START
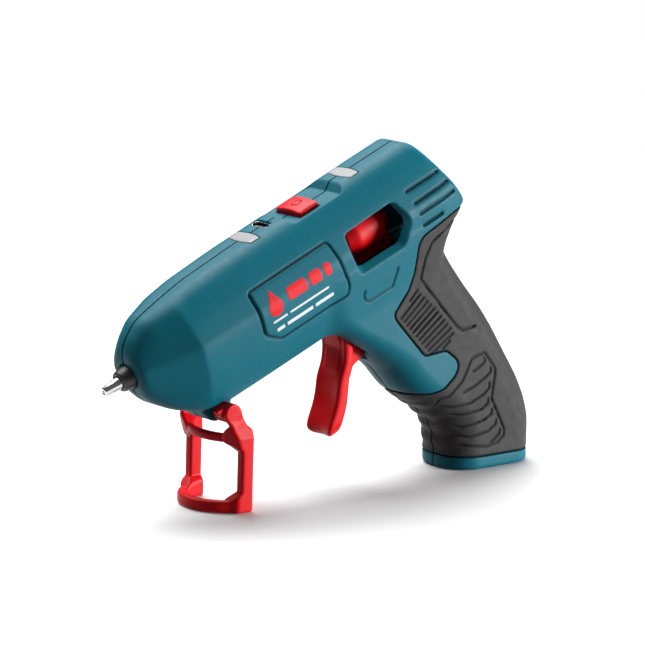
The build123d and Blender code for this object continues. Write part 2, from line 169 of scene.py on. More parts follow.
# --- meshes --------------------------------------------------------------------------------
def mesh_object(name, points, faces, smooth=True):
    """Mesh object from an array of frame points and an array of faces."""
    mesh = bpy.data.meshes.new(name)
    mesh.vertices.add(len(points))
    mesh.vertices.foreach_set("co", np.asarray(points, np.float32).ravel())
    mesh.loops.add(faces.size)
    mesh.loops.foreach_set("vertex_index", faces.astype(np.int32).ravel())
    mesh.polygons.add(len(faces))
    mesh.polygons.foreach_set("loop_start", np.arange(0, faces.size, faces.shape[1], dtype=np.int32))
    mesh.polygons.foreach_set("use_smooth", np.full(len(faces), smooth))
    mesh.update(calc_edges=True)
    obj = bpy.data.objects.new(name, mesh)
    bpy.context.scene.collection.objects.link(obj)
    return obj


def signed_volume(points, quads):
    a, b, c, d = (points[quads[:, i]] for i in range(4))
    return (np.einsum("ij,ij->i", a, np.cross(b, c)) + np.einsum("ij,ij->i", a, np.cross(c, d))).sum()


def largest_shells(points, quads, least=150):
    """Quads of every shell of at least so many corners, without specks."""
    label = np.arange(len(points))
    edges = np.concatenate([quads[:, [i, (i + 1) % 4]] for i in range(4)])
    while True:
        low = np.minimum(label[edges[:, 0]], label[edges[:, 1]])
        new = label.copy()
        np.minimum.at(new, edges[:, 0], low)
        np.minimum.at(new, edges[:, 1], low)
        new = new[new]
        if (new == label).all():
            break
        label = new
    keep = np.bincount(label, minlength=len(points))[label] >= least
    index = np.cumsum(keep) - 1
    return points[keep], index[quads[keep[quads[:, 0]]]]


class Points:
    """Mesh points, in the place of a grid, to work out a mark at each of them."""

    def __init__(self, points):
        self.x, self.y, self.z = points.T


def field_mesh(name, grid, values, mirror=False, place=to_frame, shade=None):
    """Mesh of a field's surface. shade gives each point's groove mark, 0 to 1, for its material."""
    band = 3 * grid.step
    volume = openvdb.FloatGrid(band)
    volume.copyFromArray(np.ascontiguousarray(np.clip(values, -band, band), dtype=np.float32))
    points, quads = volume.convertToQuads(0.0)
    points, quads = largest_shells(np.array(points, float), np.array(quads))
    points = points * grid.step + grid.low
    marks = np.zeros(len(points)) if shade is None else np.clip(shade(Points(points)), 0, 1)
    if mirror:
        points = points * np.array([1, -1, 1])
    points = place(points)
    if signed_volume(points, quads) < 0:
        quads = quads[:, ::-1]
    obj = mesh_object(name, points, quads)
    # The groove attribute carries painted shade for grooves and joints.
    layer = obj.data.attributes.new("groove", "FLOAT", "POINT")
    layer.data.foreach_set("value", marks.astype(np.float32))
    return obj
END
Your task is to collect every line above that contains the word "scene".

RESULT OF THE TASK:
The build123d and Blender code for this object continues. Write part 2, from line 169 of scene.py on. More parts follow.
    bpy.context.scene.collection.objects.link(obj)